Enhanced wickability of single-columnar, non-uniform pore-size wick using Lattice Boltzmann Method

Abstract

Optimal wick designs are essential to develop high heat flux two-phase thermal management systems in various applications including miniaturized power electronics, energy, high power battery, and spacecraft systems, as they require both large permeability and improved capillary pressure, i.e., enhanced wickability. The enhanced wickability is examined using non-uniform pore size wicks, while the larger pores increase the permeability and the smaller pores improve the capillary pressure. A two-phase single component free-energy-based Lattice Boltzmann Method (LBM) is employed to study the enhanced wickability, i.e., pore-scale rate-of-rise through wicks.

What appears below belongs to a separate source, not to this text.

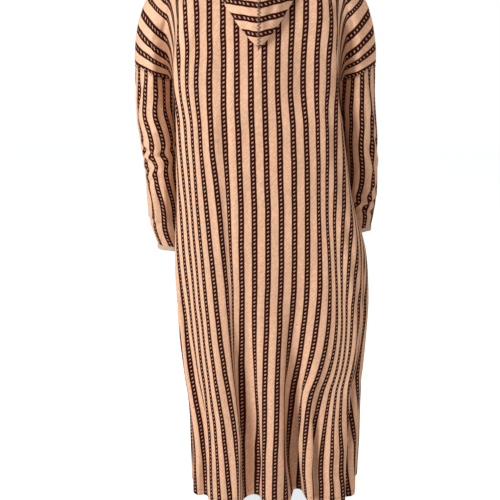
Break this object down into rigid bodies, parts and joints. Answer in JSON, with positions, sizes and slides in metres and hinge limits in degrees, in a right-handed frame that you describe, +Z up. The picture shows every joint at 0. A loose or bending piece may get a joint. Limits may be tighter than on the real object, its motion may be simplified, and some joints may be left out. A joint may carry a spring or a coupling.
{
  "type": "hooded wool robe (djellaba), worn",
  "caption": "Long hooded robe of striped wool with dropped shoulders, straight skirt and a pointed hood hanging down the back, in its worn, hollow form.",
  "frame": {"origin": "middle of the neckline at the base of the wearer's neck, where the shoulders carry the robe", "axes": "+Z up, -Y the front of the wearer, +X the wearer's left"},
  "size_m": [0.6157, 0.3668, 1.4312],
  "materials": {
    "striped_wool": "matt handwoven wool, cream with dark brown bands that hold a row of light pips",
    "cuff_edging": "matt pale wool binding"
  },
  "bodies": {
    "root": {"back": "striped_wool", "front": "striped_wool", "sleeve_left": "striped_wool", "sleeve_right": "striped_wool", "hood_left": "striped_wool", "hood_right": "striped_wool", "cuff_edging_left": "cuff_edging", "cuff_edging_right": "cuff_edging"}
  },
  "joints": []
}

The rate-of-rise is predicted for uniform and non-uniform pore size wicks having a single-column-particle between the two parallel plates for given porosities (ε = 0.67 and 0.8) and pore size ratios (lr = 1.3 and 2.6). The study shows that the non-uniform pore size wicks enhance the rate-of-rise and capillary pressure up to 298 and 157%, respectively, compared to those of the uniform pore size wicks, by improving the permeability through larger pores and increased capillary pumping capability through smaller pores. Also, the wickability enhances as the pore size ratios increase at given porosity or the porosity decreases at given pore size ratio. The cumulative enhancements of the maximum/minimum dimensionless liquid heights and the liquid saturation of non-uniform pore size wick are found to be up to 90, 114, and 112%, respectively, at ε = 0.67 and lr = 2.6. The capillary pressure enhancement of non-uniform particle size wicks results from the presence of the small pores. Also, the vertically graded wicks increase the capillary pressure due to the smaller pores at the top of the wicks, while they marginally decrease the rate-of-rise compared to the non-uniform pore size wicks at given porosity and pore size ratio. The simulation results provide insights into the optimal thin wick structures for high heat flux two-phase thermal management system by enhancing the wickability through the non-uniform pore sizes.